The Fw 190 G-8: The G-8 was based off of the FW 190A-8. The G-8 used the same "bubble" canopy of the F-8, and was fitted with under wing ETC 503 racks that could carry either bombs or drop tanks. Two primary Rüstsätze kits were also seen on the F-8. The R4, which was a planned refit for the GM1 engine boost system, but never made it into production, and the R5 which replaced the ETC 503's with two ETC 50 or 71 racks. Due to the similarities with the F-8, the G-8 was only in production for a short amount of time.
Some Gs were field modified to carry 1000 kg, 1600 kg and 1800 kg bombs. When this was done the landing gear was slightly improved by enhancing the oleo struts and using reinforced tires.

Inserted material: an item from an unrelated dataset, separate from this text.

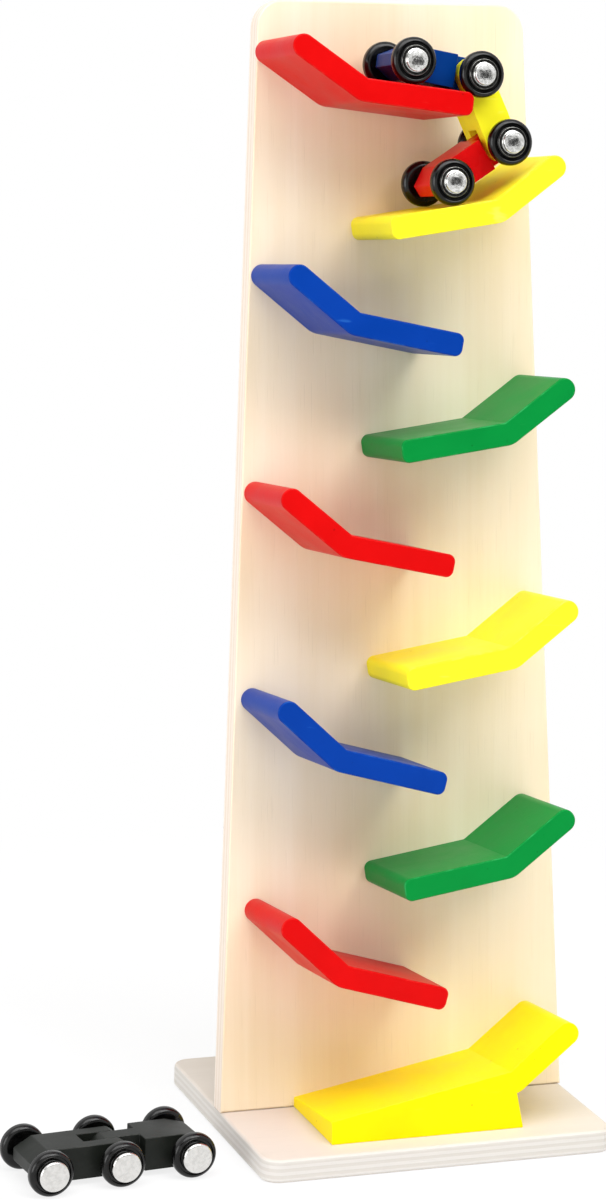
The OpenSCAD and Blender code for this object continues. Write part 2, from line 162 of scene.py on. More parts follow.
ft.links.new(floor_light.outputs[0], floor_mix.inputs[2])
floor_side, floor_both = ft.nodes.new("ShaderNodeNewGeometry"), ft.nodes.new("ShaderNodeMixShader")
ft.links.new(floor_side.outputs["Backfacing"], floor_both.inputs[0])
ft.links.new(floor_mix.outputs[0], floor_both.inputs[1])
ft.links.new(ft.nodes.new("ShaderNodeBsdfTransparent").outputs[0], floor_both.inputs[2])
ft.links.new(floor_both.outputs[0], floor_out.inputs["Surface"])
floor.data.materials.append(floor_paint)

# The two cards stand upright. Each has its width, its height, its middle and its turn from the x axis.
cards = {"front_card": (1.3, 0.8, Vector((0.93, -2.42, 0.9)), radians(14)),
         "left_card": (1.5, 1.0, Vector((-1.8, -1.8, 1.8)), radians(-45))}
card_tone, card_rough = 0.02, 0.9
card_paint = bpy.data.materials.new("dark card")
card_paint.use_nodes = True
card_shader = card_paint.node_tree.nodes["Principled BSDF"]
card_shader.inputs["Base Color"].default_value = (card_tone, card_tone, card_tone, 1)
card_shader.inputs["Roughness"].default_value = card_rough
for name, (wide, high, middle, yaw) in cards.items():
    card_way = Vector((cos(yaw), sin(yaw), 0))
    card = grid_mesh(name, [middle + card_way * a * wide / 2 + Vector((0, 0, b * high / 2))
                            for a, b in corner_signs], [(0, 1, 2, 3)])
    card.visible_camera = card.visible_diffuse = card.visible_shadow = False
    card.data.materials.append(card_paint)

# Base plate
# A thick rectangle of birch plywood with rounded corners and eased edges, under a thin white wash,
# so its plies still show along the sides. Three countersunk screws go up through it into the board.
base_w, base_d, base_t = 197 * mm, 168.7 * mm, 12.6 * mm
base_corner_r, base_edge_r = 10 * mm, 2 * mm
screw_head_d, screw_d, screw_head_h = 7 * mm, 3.5 * mm, 2.6 * mm
screw_gap, screw_overrun, screw_hole_deep = 0.12 * mm, 1 * mm, 14 * mm
smooth_below = radians(25)


def filleted(corners, radii, steps=10):
    """A closed outline: each corner becomes an arc of its own radius that touches both sides there.

    With the unit directions a and b to the neighbours and the angle w between them, the arc starts
    radius / tan(w / 2) along a, ends as far along b, and its centre lies radius / sin(w / 2) along a + b.
    """
    p = np.asarray(corners, float)
    r = np.broadcast_to(np.asarray(radii, float), len(p))[:, None]
    a, b = np.roll(p, 1, 0) - p, np.roll(p, -1, 0) - p
    a, b = a / np.linalg.norm(a, axis=1, keepdims=True), b / np.linalg.norm(b, axis=1, keepdims=True)
    w = np.arccos(np.clip((a * b).sum(1), -1, 1))[:, None]
    middle = (a + b) / np.linalg.norm(a + b, axis=1, keepdims=True)
    centre = p + middle * r / np.sin(w / 2)
    start, end = p + a * r / np.tan(w / 2) - centre, p + b * r / np.tan(w / 2) - centre
    sweep = (pi - w)[:, :, None]
    t = np.linspace(0, 1, steps)[None, :, None]
    arc = (np.sin((1 - t) * sweep) * start[:, None] + np.sin(t * sweep) * end[:, None]) / np.sin(sweep)
    return (centre[:, None] + arc).reshape(-1, 2)


def slab_faces(n):
    """The faces of a slab: ring 0..n-1 is one flat side, ring n..2n-1 the other, and quads join the rings."""
    i = np.arange(n)
    j = (i + 1) % n
    sides = np.stack([i, j, j + n, i + n], 1).tolist()
    return [list(range(n))[::-1], list(range(n, 2 * n))] + sides


def face_out(obj):
    """Turns every face of a closed piece outwards."""
    work = bmesh.new()
    work.from_mesh(obj.data)
    bmesh.ops.recalc_face_normals(work, faces=work.faces)
    work.to_mesh(obj.data)
    work.free()


def finish(obj, ease, steps=4, weights=None):
    """Rounds the sharp edges, or those with a weight, over the width given, and bakes that in."""
    face_out(obj)
    bevel = obj.modifiers.new("eased edges", "BEVEL")
    bevel.width, bevel.segments, bevel.use_clamp_overlap = ease, steps, False
    if weights is None:
        bevel.limit_method, bevel.angle_limit = "ANGLE", smooth_below
    else:
        bevel.limit_method = "WEIGHT"
        attribute = obj.data.attributes.new("bevel_weight_edge", "FLOAT", "EDGE")
        attribute.data.foreach_set("value", np.asarray(weights, float))
    bake(obj)


def bake(obj):
    """Replaces the piece's mesh by what its modifiers make of it, with smooth faces and weighted normals."""
    for last in (False, True):
        if last:
            obj.modifiers.new("face weighted", "WEIGHTED_NORMAL").keep_sharp = True
        shown = obj.evaluated_get(bpy.context.evaluated_depsgraph_get())
        mesh = bpy.data.meshes.new_from_object(shown)
        obj.modifiers.clear()
        old, obj.data = obj.data, mesh
        bpy.data.meshes.remove(old)
        mesh.name = obj.name
        if not last:
            mesh.polygons.foreach_set("use_smooth", np.ones(len(mesh.polygons), bool))
            mesh.set_sharp_from_angle(angle=smooth_below)


def edge_ends(obj):
    """The two corner numbers of each edge, as one array."""
    ends = np.zeros(len(obj.data.edges) * 2, int)
    obj.data.edges.foreach_get("vertices", ends)
    return ends.reshape(-1, 2)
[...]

Approximately 800 FW 190Gs were built for all variants. Due to the war conditions, the manufacturing environment, and the use of special workshops during the later years of the war, accurate number of G models built is next to impossible. Several commonly quoted numbers are well inflated for propaganda purposes (even within the Luftwaffe itself) as well as by this time, use of "composite" aircraft, that is wings from a fuselage damaged plane, and the fuselage from a wing damaged plane were often reassembled and listed as a Fw190G with a new serial number. The Fw190G-1 currently at the National Air and Space Museum is one of these "composite" planes, built off the fuselage of a Fw190A-7.